Esta breve historia busca que las historias de miles de pibes como Milagro dejen de ser invisibles. Historias como estas pasan todos los días en la Ciudad de Buenos Aires. En este mismo momento, hay un niño en la calle pasando por las mismas experiencias, sufriendo las mismas privaciones, necesidades y castigos. Personas como Milagro jamás llegarán a ser los hombres del futuro, porque ni siquiera llegan a ser los niños de hoy. Muchos mueren en el camino, víctimas de enfermedades o por las balas del gatillo fácil de la policía. Otros, desde muy temprana edad, empiezan el largo y penoso recorrido institucional, y así van del hospital al instituto de menores, de la comisaría al juzgado, y del juzgado a la cárcel o al manicomio.

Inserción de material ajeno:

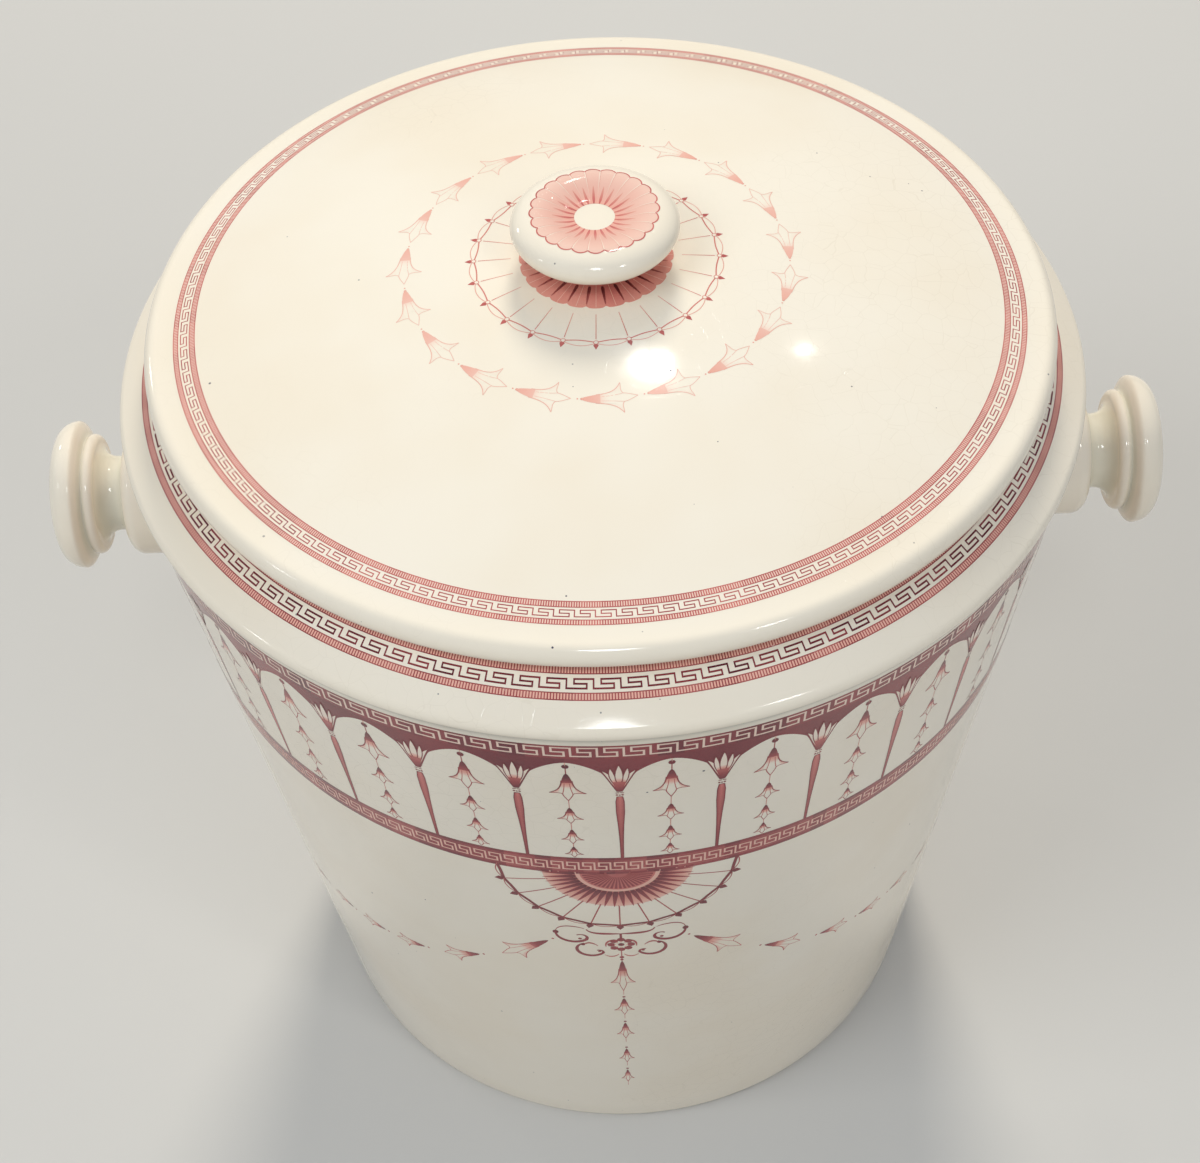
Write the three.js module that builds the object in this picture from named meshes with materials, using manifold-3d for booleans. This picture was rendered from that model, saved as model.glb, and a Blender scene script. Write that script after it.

Abandonados por sus familias, la mayoría desde muy temprana edad no conocen otra cosa que los pasillos de esas instituciones de encierro. Su vida pasa por esos ámbitos, de los cuales experimentan todas sus variantes de castigo cuando son encerrados como bestias salvajes, intoxicados con psicofármacos sin diagnóstico médico, o privados de la libertad sin imputación de causa penal. Carne joven que alimenta al monstruo de mil cabezas que se los come y los mantiene para siempre en su interior. Milagro cree que alguna vez debió haber tenido una familia, aunque nunca la conoció. Nunca conoció a su mamá, pero ahora sabe que tiene un padre. Sí, “el papá Estado”. Un padre que por lo único que se interesa es por mantenerlo encerrado y separado de los seres “normales”. Desquiciado pero anestesiado para que no moleste. Apartado del mundo de los sanos, como un trapo sucio.

Para los pibes como Milagro lo único que existe es el abandono y las jaulas. El abandono y las instituciones cerradas. Las malditas cárceles, antros que para nada sirven, ni a él, ni a vos, ni a mí, ni a la sociedad en su conjunto. Pero claro… eso, ¿a quien mierda le importa?